Derrida, however, disagrees with this traditional view. He argues that the logic of the texts promotes its own refutation - he says the text turns against itself. Speech too, he says, communicates in arbitrary, system-relative and material signs; thus, he overturns the traditional view of speech being 'before' writing.

Derrida's Post-Structuralism

Since the Presocratics - and especially after Heraclitus' doctrine of the unity of opposites - there is a trend to define a thing relative to its opposite. For instance, what is 'left' is not 'right.' And so we end up with dichotomies for every concept or object in the universe. In the Strcuturalist world, this was best represented by Levi-Strauss' "raw" and the "cooked" in his analysis of primitive peoples.
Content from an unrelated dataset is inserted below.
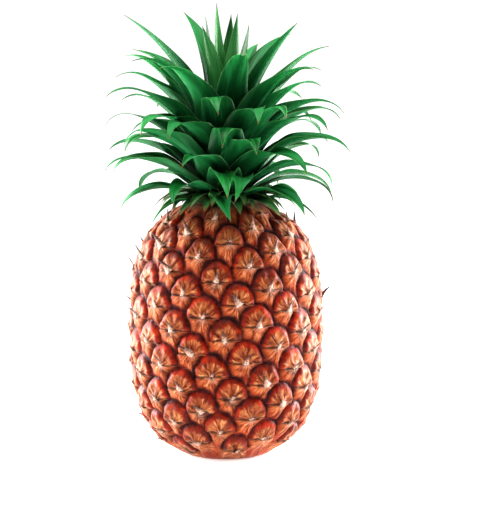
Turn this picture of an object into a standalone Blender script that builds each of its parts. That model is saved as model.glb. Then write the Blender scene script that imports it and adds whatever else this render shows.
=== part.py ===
"""A whole pineapple standing on its base: one fruit covered in spiral eyes, its cut stem end, the
short stem of the crown and every leaf of the crown as a piece of its own.

Frame: metres, +Z up, origin at the centre of the flat spot that the fruit stands on. +X is to the
right and -Y is the front. Run it with blender --background --python part.py.
"""

import math
import random

import bmesh
import bpy
import numpy as np
from mathutils import Vector

# ---- fruit -----------------------------------------------------------------------------------
FRUIT_RADIUS = 0.0645  # over the tops of the eyes, at the widest place
FRUIT_HEIGHT = 0.164  # from the flat spot to the crown's seat
FRUIT_WAIST = 0.082  # height of the widest place
PROFILE_HALF_HEIGHT = 0.084  # of the superellipse that the ends are cut from
PROFILE_POWER = 2.8
PROFILE_RINGS = 37
FRUIT_SEGMENTS = 84  # four for each of the steep spiral rows of eyes

GOLDEN_ANGLE = math.radians(137.50776)
EYE_PITCH = 0.001103  # rise from one eye to the next along the spiral
EYE_DEPTH = 0.0040  # of the creases between eyes
EYE_SHOULDER = 0.0085  # how far in from a crease an eye reaches its full height
FIRST_EYE_HEIGHT = 0.0037
FIRST_EYE_AZIMUTH = math.radians(89.1)
EYE_COUNT = 145
RELIEF_FADE = 0.010  # the relief dies out over this height at both ends

# ---- cut stem end under the fruit ------------------------------------------------------------
STUB_RADIUS = 0.0125
STUB_LENGTH = 0.007
STUB_CHAMFER = 0.0006
GAP = 0.0003  # between pieces that touch

# ---- crown stem ------------------------------------------------------------------------------
STEM_BASE = FRUIT_HEIGHT + GAP
STEM_HEIGHT = 0.053
STEM_SHOULDER = 0.72  # share of the height below the cone at its top
STEM_RADII = (0.0175, 0.0125, 0.0035)  # at its foot, its shoulder and its tip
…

For Derrida, the dichotomies of interest to him are: speech/writing, soul/body, intelligible/sensible, literal/metaphorical, natural/cultural and masculine/feminine.

But, far from defining each in terms of its opposite, he subjects them to an internal critique which destabilizes them. He then asks the Kantian question of what makes these opposites possible in the first place, and this takes language and thought to its outermost limits. From this, Derrida posits new terminology, because the present language is inadequate: archi-writing, différence, textuality, and the trace.

But if, as I stated earlier, deconstruction wishes not to encapsulate things, then don't these new terms threaten to explain the unexplainable? No. Because Derrida purposefully acknowledges that they are inadequate and self-defeating (because they already presuppose existing linguistic structures) and therefore his new terminology is a move away from the structuralism that seeks to enclose things within a system.

Différence

Différence is one of the new terms offered by Derrida, which derives from French différer, meaning to "differ" AND to "defer" - so much use is made of this ambiguity in the mother tongue of this French thinker. It is the deferring and slipping from meaning to meaning and moment to moment that occurs continuously in the long linguistic chains in which we communicate.

This is according to Derrida's reading of Husserl, and here Derrida show the impossibility of Husserl's achieving what he set out to do - a rigorously theorized account of structures and modalities of internal time-consciousness; or of the relation between the meaning of the communicator and the language he uses as a network of differential signs. What Husserl wanted was, in effect, to find some base transcendental signifiers within consciousness, meaning or truth, something that would be a constant within consciousness, some 'logocentric' meaning. Derrida show that this is impossible, because of the endless play of differing/deferring.